Supplied material
■ ■ ■ ■ ■ ■ ■

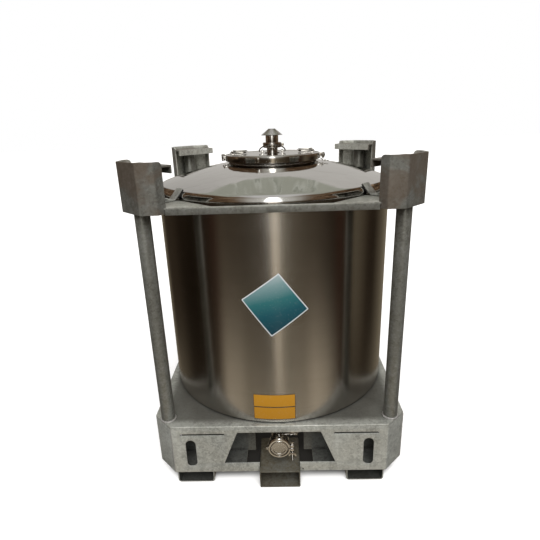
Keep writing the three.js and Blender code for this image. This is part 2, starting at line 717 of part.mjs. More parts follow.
function valveSeat() {
  const { z, stemY } = OUTLET;
  const f = -stemY;
  const ring = turnForward([[32.4, f - 7.7], [35, f - 7.7], [35, f + 7.7], [32.4, f + 7.7]], 0, z, 24);
  return cut(ring, raise(circle(0, stemY, 7.5, 16), z, z + 60));
}

function valveDisc() {
  const { z, stemY } = OUTLET;
  const f = -stemY;
  const disc = turnForward([[0, f - 2], [31.6, f - 2], [31.6, f + 2], [0, f + 2]], 0, z, 24);
  return join(disc, raise(circle(0, stemY, 6.8, 16), z - 28, z + 55));
}

// The lever lies square to the pipe when the valve is shut.
function valveLever() {
  const { z, stemY } = OUTLET;
  const z0 = z + 46;
  const hub = raise(circle(0, stemY, 14, 16), z0, z0 + 6);
  const bar = box(6, 84, stemY - 9, stemY + 9, z0, z0 + 5);
  const grip = box(60, 88, stemY - 11, stemY + 11, z0, z0 + 8);
  return cut(join(hub, bar, grip), raise(circle(0, stemY, 7.1, 16), z0 - 5, z0 + 15));
}

function outletGasket() {
  const f = -OUTLET.stemY + 29.8;
  return turnForward([[33, f], [45, f], [45, f + 1.6], [33, f + 1.6]], 0, OUTLET.z, 24);
}

function outletCap() {
  const f = -OUTLET.stemY + 31.7;
  return turnForward([
    [0, f], [OUTLET.ferruleR, f], [OUTLET.ferruleR, f + 3], [40, f + 5], [37, f + 8], [0, f + 8],
  ], 0, OUTLET.z, 24);
}

const CAP_CLAMP = { boltX: 58, boltY: -560 };

// The split clamp round cap and ferrule; its bolt hangs at the right-hand side.
function outletClamp() {
  const f = -OUTLET.stemY;
  const z = OUTLET.z;
  const ring = turnForward([
    [46.2, f + 22], [52, f + 22], [52, f + 36], [49, f + 40],
    [41.5, f + 40], [41.5, f + 37.2], [46.2, f + 35.5],
  ], 0, z, 24);
  const y0 = -f - 38;
  const lugs = box(50.5, 66, y0, y0 + 14, z - 16, z + 16);
  const split = box(44, 70, y0 - 10, y0 + 30, z - 3, z + 3);
  const bolt = raise(circle(CAP_CLAMP.boltX, CAP_CLAMP.boltY, 4, 10), z - 72, z + 22);
  const hinge = runY(circle(-55, z, 6, 10), y0, y0 + 14);
  return join(cut(join(ring, lugs, hinge), split), bolt);
}

function outletClampNut() {
  const { boltX, boltY } = CAP_CLAMP;
  const z1 = OUTLET.z - 27;
  const wing = runY([
    [boltX + 5, z1 - 12], [boltX + 15, z1 - 26], [boltX + 18, z1 - 22],
    [boltX + 16, z1 - 9], [boltX + 5, z1 - 1],
  ], boltY - 2, boltY + 2);
  const otherWing = wing.clone().translate(-boltX, -boltY, 0).rotateZ(Math.PI).translate(boltX, boltY, 0);
  const nut = raise(circle(boltX, boltY, 8, 12), z1 - 13, z1);
  const bore = raise(circle(boltX, boltY, 4.5, 12), z1 - 60, z1 + 10);
  return cut(join(nut, wing, otherWing), bore);
}

add('outlet_pipe', outletPipe(), brushed);
add('outlet_valve_body', valveBody(), polished);
add('outlet_seat', valveSeat(), rubber);
add('outlet_disc', valveDisc(), polished);
add('outlet_lever', valveLever(), polished);
add('outlet_gasket', outletGasket(), rubber);
add('outlet_cap', outletCap(), polished);
add('outlet_clamp', outletClamp(), polished);
add('outlet_clamp_nut', outletClampNut(), polished);

export default container;
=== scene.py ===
import json
import math
import random

import bmesh
import bpy
from mathutils import Matrix, Vector, geometry


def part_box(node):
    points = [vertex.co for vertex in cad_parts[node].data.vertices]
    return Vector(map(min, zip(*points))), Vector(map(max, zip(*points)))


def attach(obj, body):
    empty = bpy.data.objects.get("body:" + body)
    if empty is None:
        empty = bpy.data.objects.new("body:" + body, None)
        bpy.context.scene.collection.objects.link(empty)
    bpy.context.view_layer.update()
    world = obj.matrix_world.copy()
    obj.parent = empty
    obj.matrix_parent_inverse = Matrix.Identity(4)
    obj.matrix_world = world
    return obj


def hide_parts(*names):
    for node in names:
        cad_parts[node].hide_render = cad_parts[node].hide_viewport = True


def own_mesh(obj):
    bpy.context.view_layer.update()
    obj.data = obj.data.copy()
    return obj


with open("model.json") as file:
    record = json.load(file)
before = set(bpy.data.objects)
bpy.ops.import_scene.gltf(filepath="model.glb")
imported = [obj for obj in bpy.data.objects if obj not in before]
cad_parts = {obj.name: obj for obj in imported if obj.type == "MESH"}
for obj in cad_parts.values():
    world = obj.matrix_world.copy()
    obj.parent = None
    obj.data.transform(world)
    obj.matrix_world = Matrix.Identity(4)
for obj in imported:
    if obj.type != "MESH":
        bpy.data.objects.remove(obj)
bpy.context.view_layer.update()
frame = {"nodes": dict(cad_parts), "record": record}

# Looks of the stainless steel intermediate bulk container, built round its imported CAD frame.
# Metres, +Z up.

scene = bpy.context.scene
nodes = frame["nodes"]

CORNERS = ["rear_right", "rear_left", "front_left", "front_right"]
QUARTER = math.pi / 2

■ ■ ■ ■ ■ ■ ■

Exercise prompt
Copy out the whole listing exactly; please set it all down.

Expected output
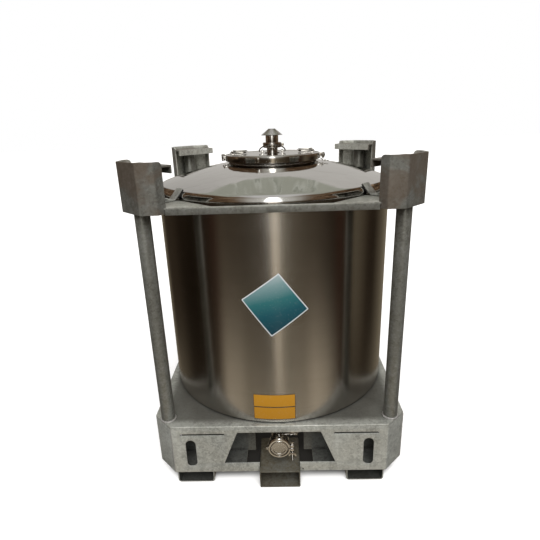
Keep writing the three.js and Blender code for this image. This is part 2, starting at line 717 of part.mjs. More parts follow.
function valveSeat() {
  const { z, stemY } = OUTLET;
  const f = -stemY;
  const ring = turnForward([[32.4, f - 7.7], [35, f - 7.7], [35, f + 7.7], [32.4, f + 7.7]], 0, z, 24);
  return cut(ring, raise(circle(0, stemY, 7.5, 16), z, z + 60));
}

function valveDisc() {
  const { z, stemY } = OUTLET;
  const f = -stemY;
  const disc = turnForward([[0, f - 2], [31.6, f - 2], [31.6, f + 2], [0, f + 2]], 0, z, 24);
  return join(disc, raise(circle(0, stemY, 6.8, 16), z - 28, z + 55));
}

// The lever lies square to the pipe when the valve is shut.
function valveLever() {
  const { z, stemY } = OUTLET;
  const z0 = z + 46;
  const hub = raise(circle(0, stemY, 14, 16), z0, z0 + 6);
  const bar = box(6, 84, stemY - 9, stemY + 9, z0, z0 + 5);
  const grip = box(60, 88, stemY - 11, stemY + 11, z0, z0 + 8);
  return cut(join(hub, bar, grip), raise(circle(0, stemY, 7.1, 16), z0 - 5, z0 + 15));
}

function outletGasket() {
  const f = -OUTLET.stemY + 29.8;
  return turnForward([[33, f], [45, f], [45, f + 1.6], [33, f + 1.6]], 0, OUTLET.z, 24);
}

function outletCap() {
  const f = -OUTLET.stemY + 31.7;
  return turnForward([
    [0, f], [OUTLET.ferruleR, f], [OUTLET.ferruleR, f + 3], [40, f + 5], [37, f + 8], [0, f + 8],
  ], 0, OUTLET.z, 24);
}

const CAP_CLAMP = { boltX: 58, boltY: -560 };

// The split clamp round cap and ferrule; its bolt hangs at the right-hand side.
function outletClamp() {
  const f = -OUTLET.stemY;
  const z = OUTLET.z;
  const ring = turnForward([
    [46.2, f + 22], [52, f + 22], [52, f + 36], [49, f + 40],
    [41.5, f + 40], [41.5, f + 37.2], [46.2, f + 35.5],
  ], 0, z, 24);
  const y0 = -f - 38;
  const lugs = box(50.5, 66, y0, y0 + 14, z - 16, z + 16);
  const split = box(44, 70, y0 - 10, y0 + 30, z - 3, z + 3);
  const bolt = raise(circle(CAP_CLAMP.boltX, CAP_CLAMP.boltY, 4, 10), z - 72, z + 22);
  const hinge = runY(circle(-55, z, 6, 10), y0, y0 + 14);
  return join(cut(join(ring, lugs, hinge), split), bolt);
}

function outletClampNut() {
  const { boltX, boltY } = CAP_CLAMP;
  const z1 = OUTLET.z - 27;
  const wing = runY([
    [boltX + 5, z1 - 12], [boltX + 15, z1 - 26], [boltX + 18, z1 - 22],
    [boltX + 16, z1 - 9], [boltX + 5, z1 - 1],
  ], boltY - 2, boltY + 2);
  const otherWing = wing.clone().translate(-boltX, -boltY, 0).rotateZ(Math.PI).translate(boltX, boltY, 0);
  const nut = raise(circle(boltX, boltY, 8, 12), z1 - 13, z1);
  const bore = raise(circle(boltX, boltY, 4.5, 12), z1 - 60, z1 + 10);
  return cut(join(nut, wing, otherWing), bore);
}

add('outlet_pipe', outletPipe(), brushed);
add('outlet_valve_body', valveBody(), polished);
add('outlet_seat', valveSeat(), rubber);
add('outlet_disc', valveDisc(), polished);
add('outlet_lever', valveLever(), polished);
add('outlet_gasket', outletGasket(), rubber);
add('outlet_cap', outletCap(), polished);
add('outlet_clamp', outletClamp(), polished);
add('outlet_clamp_nut', outletClampNut(), polished);

export default container;
=== scene.py ===
import json
import math
import random

import bmesh
import bpy
from mathutils import Matrix, Vector, geometry


def part_box(node):
    points = [vertex.co for vertex in cad_parts[node].data.vertices]
    return Vector(map(min, zip(*points))), Vector(map(max, zip(*points)))


def attach(obj, body):
    empty = bpy.data.objects.get("body:" + body)
    if empty is None:
        empty = bpy.data.objects.new("body:" + body, None)
        bpy.context.scene.collection.objects.link(empty)
    bpy.context.view_layer.update()
    world = obj.matrix_world.copy()
    obj.parent = empty
    obj.matrix_parent_inverse = Matrix.Identity(4)
    obj.matrix_world = world
    return obj


def hide_parts(*names):
    for node in names:
        cad_parts[node].hide_render = cad_parts[node].hide_viewport = True


def own_mesh(obj):
    bpy.context.view_layer.update()
    obj.data = obj.data.copy()
    return obj


with open("model.json") as file:
    record = json.load(file)
before = set(bpy.data.objects)
bpy.ops.import_scene.gltf(filepath="model.glb")
imported = [obj for obj in bpy.data.objects if obj not in before]
cad_parts = {obj.name: obj for obj in imported if obj.type == "MESH"}
for obj in cad_parts.values():
    world = obj.matrix_world.copy()
    obj.parent = None
    obj.data.transform(world)
    obj.matrix_world = Matrix.Identity(4)
for obj in imported:
    if obj.type != "MESH":
        bpy.data.objects.remove(obj)
bpy.context.view_layer.update()
frame = {"nodes": dict(cad_parts), "record": record}

# Looks of the stainless steel intermediate bulk container, built round its imported CAD frame.
# Metres, +Z up.

scene = bpy.context.scene
nodes = frame["nodes"]

CORNERS = ["rear_right", "rear_left", "front_left", "front_right"]
QUARTER = math.pi / 2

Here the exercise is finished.